Beyond the technical aspects of this model, communication becomes a very important feature in client service to manage expectations and understand the best way to optimize your process and maintain the business healthy.

As McKinsey’s report stated, the pandemic forced a lot of businesses to rethink everything and look for greater connection with their customers, even when traditional retail had to shift into e-commerce and digital platforms. Matching these needs with a more ethical approach turns into a competitive advantage for a certain niche of clients: offering a reduction of waste, better fitting, and participation in the process.

This trend is not for every company or fashion brand, it is on the opposite side from fast fashion because the model implies moving from automatization into craftsmanship at least at some stage, a more demanding communication with the client and longer production times.

However, if someone is planning to create a new brand;  enduring revenue problems due to inventory; or is considering making a shift into their business model, now it’s a good time for working on a viable business plan.

It’s important to notice that in order to be scalable, a brand has to consider a hybrid customized product: basic sizes and custom-made details, basic models and different patterns, and so on. Otherwise, there is a risk of reaching maximum capacity in a short period of time.

For companies like Dessus Lingerie, a Mexican lingerie brand that sells worldwide entirely through e-commerce, shifting its business model from stock into a combination of “made to order” with custom-made details was the more reasonable decision to fulfill the value proposition and optimize revenue. Since the beginning of the company Ana Velázquez, the designer, envisioned a high quality product made to last in which every woman feels comfortable with themselves.

“One of the core values of the brand has always been the customization of key elements like fitting, however at the first stage of the company I tried to replicate the traditional business model of a bigger brand, which meant production in series for every collection. Soon, and painfully, I realized that it was both a financial and sustainable mistake”, said Ana while being asked about the previous business model.

After realizing that this way of work generated more waste on product cut, unsold stock pieces, and therefore less revenue, Ana made an iteration on the process and decided to produce only the pieces requested previously by clients and customize them as much as possible, considering fitting, fabric, colors and, since 2020, shapes. The clients perceived the changes in a positive way, with an increased sense of exclusivity and quality. 

According to Ana, her customers are more willing to be patient in terms of production and delivery timing, due to the fact that they value the uniqueness of buying something that has been made following their requests and needs. Every collection has a reduced number of pieces, to avoid unnecessary waste, as well as keeping the models exclusive.

When being asked about the challenges of this kind of business plan, Ana replied that the first step is to understand that shifting into a 100% custom-made production might not be viable in terms of building a sustainable business. Adding up to the answer, she specified that from her perspective an entirely custom-made garment will be more similar to the experience of going to the tailor, where the client decides everything: from the design to the materials.  

In Dessus she focuses on a 90%-10% balance: the client has the possibility of customizing 90% of the product while the other 10% is predetermined by the brand  this includes patterns, certain shapes, design and potential fabric options to choose. Her advice is to find the “sweet spot” for your own company, where the clients feel happy with the outcome.

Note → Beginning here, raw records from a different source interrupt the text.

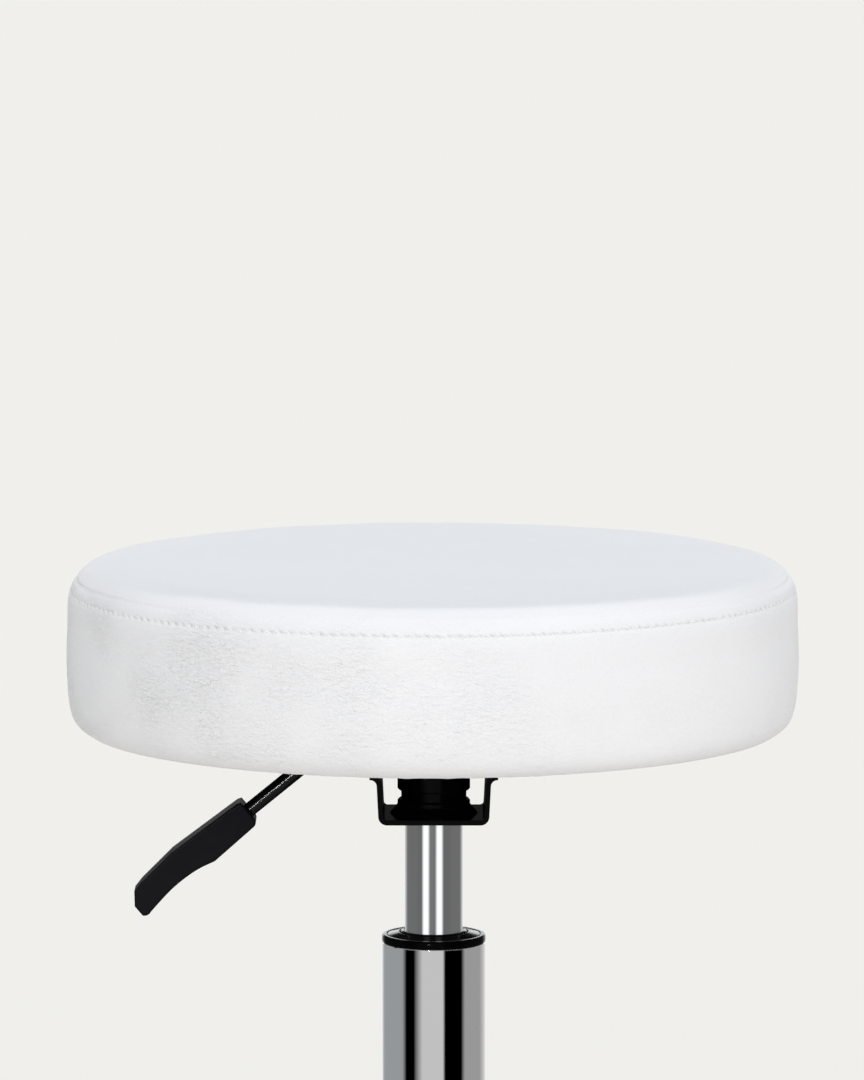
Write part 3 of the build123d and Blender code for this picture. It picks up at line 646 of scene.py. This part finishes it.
def disc_points(cells, radius, height, crown=0.0):
    grid = disc_map(cells)
    reach, angle = grid[..., 0] * radius, grid[..., 1]
    heights = height + crown * (1 - grid[..., 0] ** 2)
    return np.stack([reach * np.cos(angle), reach * np.sin(angle), heights], axis=-1)


def spline(points, position):
    """Catmull-Rom through points at a fractional index."""
    known = np.asarray(points, float)
    i = int(min(max(math.floor(position), 0), len(known) - 2))
    f = position - i
    p1, p2 = known[i], known[i + 1]
    p0 = known[i - 1] if i > 0 else 2 * p1 - p2
    p3 = known[i + 2] if i + 2 < len(known) else 2 * p2 - p1
    return 0.5 * ((2 * p1) + (-p0 + p2) * f + (2 * p0 - 5 * p1 + 4 * p2 - p3) * f * f
                  + (-p0 + 3 * p1 - 3 * p2 + p3) * f ** 3)


def ring_points(radius, height, count):
    angle = THETA0 + 2 * math.pi * np.arange(count) / count
    return np.stack([radius * np.cos(angle), radius * np.sin(angle),
                     np.full(count, float(height))], axis=1)


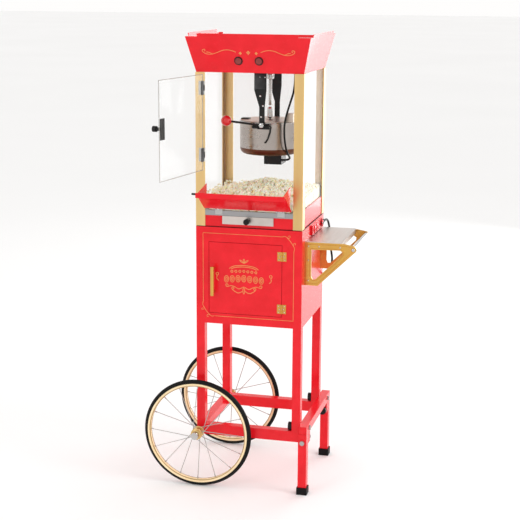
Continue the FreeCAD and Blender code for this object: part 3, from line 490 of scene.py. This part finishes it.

Another challenge to face is dealing with how accustomed we are to immediate satisfaction, especially when buying through e-commerce. Some customers want answers 24/7 and express delivery, those might not be for this kind of model, at the end of the day this trend means embracing slow fashion and having a deeper knowledge about the product you are getting.

Beyond the technical aspects of this model, communication becomes a very important feature in client service to manage expectations and understand the best way to optimize your process and maintain the business healthy.